Earlier, party boss Prakash Karat had defended China on Tibet; Speaker
Somnath Chatterjee too had dismissed the Tibetan issue as China’s
internal matter, thereby affirming his old Marxist loyalty. Significant
in the Marxists’ doublespeak on the Tibet-China issue is the absence of
even a word of condemnation of China on appropriating a section of
Kashmir extending up to 5,800 sq. km in the Shaksgam valley along the
Karakoram range with the connivance of Pakistan.

  At this juncture, one recalls the notorious comment of Jawaharlal
Nehru’s defence minister then and crypto-Communist V.K. Krishna Menon
that this is an area where “not a blade of grass grew.” This reveals the
pattern in the Marxist mind: China is always right because it is a
Communist country and India is wrong. And these are the knights who in
their recent political resolution projected themselves as the defenders
of national sovereignty. The Marxists conveniently forget that the core
issue in Tibet is not the acceptance of the area as part of China but
the denial of basic rights of Tibetans in their own country.

The wave of protests last month within Tibet brought to the world’s
notice the fact that Tibetans resent the “Hannisation” of Tibet.
Eyewitness accounts trickling out of Tibet by independent travellers
from different countries have exposed the Chinese move to crush local
culture and change demography by importing large numbers of ethnic
Chinese natives into that area.

Therefore, the Marxists’ attempt to draw a comparison with Kashmir is
totally misleading. In Jammu and Kashmir, only the local people can
acquire and hold property. Besides people there enjoy special rights
under Article 370 of the Constitution. What the world has accepted
regarding Tibet is that it is, as the Chinese themselves describe it,
“an autonomous region of China.” The world now wants to know: Where is
the autonomy? A bulk of Tibetans, including their acknowledged spiritual
leader, the Dalai Lama, are outside of that plateau in other countries.

The Dalai Lama has publicly expressed his willingness to accept the
position for his country as an autonomous region ­ as per the Nehru-Zhou
Enlai agreement of 1958. But China refuses to respond to the offers that
the Dalai Lama makes. Tibetans do not rule this autonomous region;
Chinese do. Even Chinese President Hu Jintao was once the Chinese
commissar in Tibet. There is no scope for political expression for
Tibetans in their own country. And yet China wants the world to believe

What the Chinese Communists deny the Tibetans in Tibet brings us to the
type of regime Communists everywhere impose on people they govern. This
is not surprising. As the ruling party in West Bengal the CPI(M) has
built a formidable fortress where incursions by any other political
activist is met with instant punishment. The breach in this fortress
occurred first in Singur and then in Nandigram. The violence that was
witnessed at both the places, particularly at the latter, was an index
of the Marxist concern. Similar things are now taking place at Kannur in
Kerala, another Marxist fortress.

While on Tibet, two more things should be noted. One, the way the fellow
travellers in Nehru’s entourage tricked India into signing for
recognition China’s “sovereignty” on Tibet. The agreement between India
and China during the 1950s was actually for recognising China’s
“suzerainty” over Tibet. But the draft of the subsequent treaty that the
foreign office in New Delhi sent to the Indian ambassador in China,
Sardar K.M. Panikkar, changed this word into “sovereignty.”

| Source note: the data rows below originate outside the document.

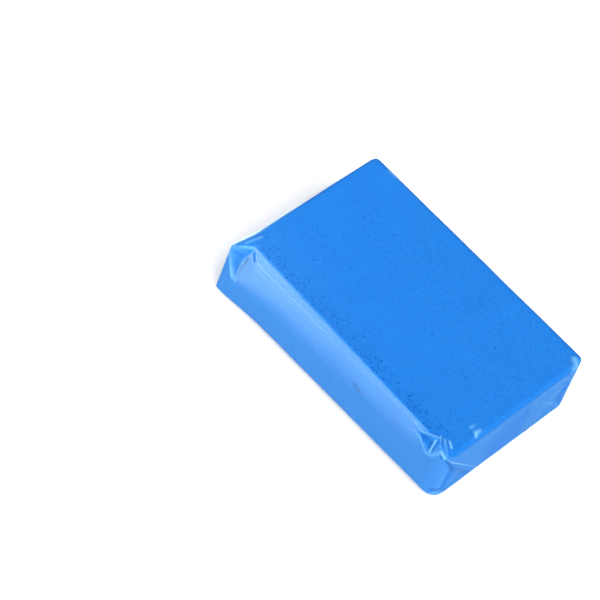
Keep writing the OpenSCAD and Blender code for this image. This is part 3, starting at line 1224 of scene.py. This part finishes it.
def make_camera(settings):
    """The camera, which looks at the middle of the bar and then steps aside from it."""
    azimuth, elevation = settings.azimuth, settings.elevation
    back = Vector((
        math.sin(azimuth) * math.cos(elevation),
        -math.cos(azimuth) * math.cos(elevation),
        math.sin(elevation)))
    right = Vector((math.cos(azimuth), math.sin(azimuth), 0.0))
    up = back.cross(right)
    turned_right = math.cos(settings.roll) * right + math.sin(settings.roll) * up
    turned_up = back.cross(turned_right)
    centre = Vector([(low + high) / 2 for low, high in zip(*CAD_BOX)])
    place = (
        centre + settings.distance * back
        - settings.aim_right * turned_right + settings.aim_down * turned_up)
    data = bpy.data.cameras.new("camera")
    data.lens = settings.lens
    data.sensor_width = 36.0
    data.clip_start = 0.01
    camera = bpy.data.objects.new("camera", data)
    turn = Matrix((turned_right, turned_up, back)).transposed()
    camera.matrix_world = Matrix.Translation(place) @ turn.to_4x4()
    bpy.context.scene.collection.objects.link(camera)
    bpy.context.scene.camera = camera


def make_stage(settings):
    """The floor, the lights and the camera."""
    bpy.context.scene.view_settings.view_transform = "Standard"
    make_floor(settings)
    make_lights()
    make_camera(settings)


class CLAYBAR_PT_panel(bpy.types.Panel):
    """Buttons that make the bar piece by piece"""

    bl_idname = "CLAYBAR_PT_panel"
    bl_label = "Clay Bar"
    bl_space_type = "VIEW_3D"
    bl_region_type = "UI"
    bl_category = "Clay Bar"

    def draw(self, context):
        for operator in OPERATORS:
            self.layout.operator(operator.bl_idname)


SETTINGS = {
    "clay_bar_clay": ClaySettings,
    "clay_bar_bubbles": BubbleSettings,
    "clay_bar_film": FilmSettings,
    "clay_bar_stage": StageSettings,
}
OPERATORS = (
    CLAYBAR_OT_clay, CLAYBAR_OT_bubbles, CLAYBAR_OT_wrap, CLAYBAR_OT_end_folds, CLAYBAR_OT_stage)


def register():
    for made in (*SETTINGS.values(), *OPERATORS, CLAYBAR_PT_panel):
        bpy.utils.register_class(made)
    for name, group in SETTINGS.items():
        setattr(bpy.types.Scene, name, bpy.props.PointerProperty(type=group))


def unregister():
    for name in SETTINGS:
        delattr(bpy.types.Scene, name)
    for made in (CLAYBAR_PT_panel, *reversed(OPERATORS), *SETTINGS.values()):
        bpy.utils.unregister_class(made)


def main():
    """Makes every piece."""
    register()
    bpy.ops.clay_bar.clay()
    bpy.ops.clay_bar.bubbles()
    bpy.ops.clay_bar.wrap()
    bpy.ops.clay_bar.end_folds()
    bpy.ops.clay_bar.stage()


if __name__ == "__main__":
    main()
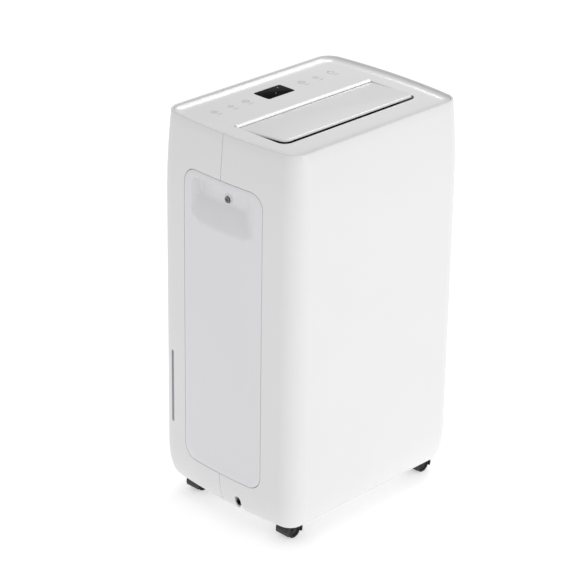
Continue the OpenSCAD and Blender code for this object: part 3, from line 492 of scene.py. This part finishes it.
combine(deck, rounded_block("lens_seat", (lens_lo[0] - lens_gap, lens_lo[1] - lens_gap, deck_z - 1.4 * mm),
                            (lens_hi[0] + lens_gap, lens_hi[1] + lens_gap, deck_z + 4 * mm), 3 * mm, 2, 6))
pin_r, boss_l = 2 * mm, 7 * mm
for side in (-1, 1):
    pin_boss = round_bar("pin_boss", (side * (well_x - 2.5 * mm), axis_y, axis_z), pin_r + 1.3 * mm, boss_l, 0)
    combine(deck, pin_boss, "UNION")
    combine(deck, round_bar("pin_seat", (side * (well_x - 4.2 * mm), axis_y, axis_z), pin_r, boss_l, 0))
finish_piece(deck, deck_abs, "cabinet", ["top_cover"], 30)

# ---- Printed touch marks ----
# Six small generic signs are pad-printed in grey on the deck, three on each side of the display.
# Each has a short bar under it that shows which is on. The print is a film a few hundredths thick.
mark_ink = moulded_plastic("mark_ink", (0.4, 0.4, 0.42), 0.5, 0.05)
lens_y = (lens_lo[1] + lens_hi[1]) / 2
mark_t = 0.06 * mm
line_w = 0.8 * mm
mark_r = 4.8 * mm
sun_r = 2.6 * mm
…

Panikkar was agitated and wrote to the foreign secretary K.P.S. Menon.
But he was asked to shut up and get the Chinese officials’ signature.
The Indian foreign office at that time was under two influences ­ K.P.S.
Menon and V.K. Krishna Menon. K.P.S. Menon later became a Soviet
lobbyist in India heading the Indo-Soviet friendship setup and was a
frequent visitor to Moscow.

  The criticism then that Jawaharlal Nehru failed to bring up the
pending questions on the border between India and China and get a quid
pro quo from Zhou Enlai for accepting China’s claim over Tibet was
dismissed. The second point is that the same Communists who dismiss
Tibetans’ agony as China’s internal matter and want India not to support
the Dalai Lama are all too eager to uphold mass killers like Iraq’s
Saddam Hussein, the Iranian establishment and the former Taliban
government of Afghanistan.

When it comes to Palestine, the Communists urge the government to turn
against Israel, which supplies us a whole range of defence technologies
and weapons, and support the terrorist elements among the Palestinians
whom their own elected President wants to bring under control. The Iraqi
leader who used chemical gas to exterminate thousands of Kurds is their
favourite, not the Dalai Lama. Is there a limit to doublespeak?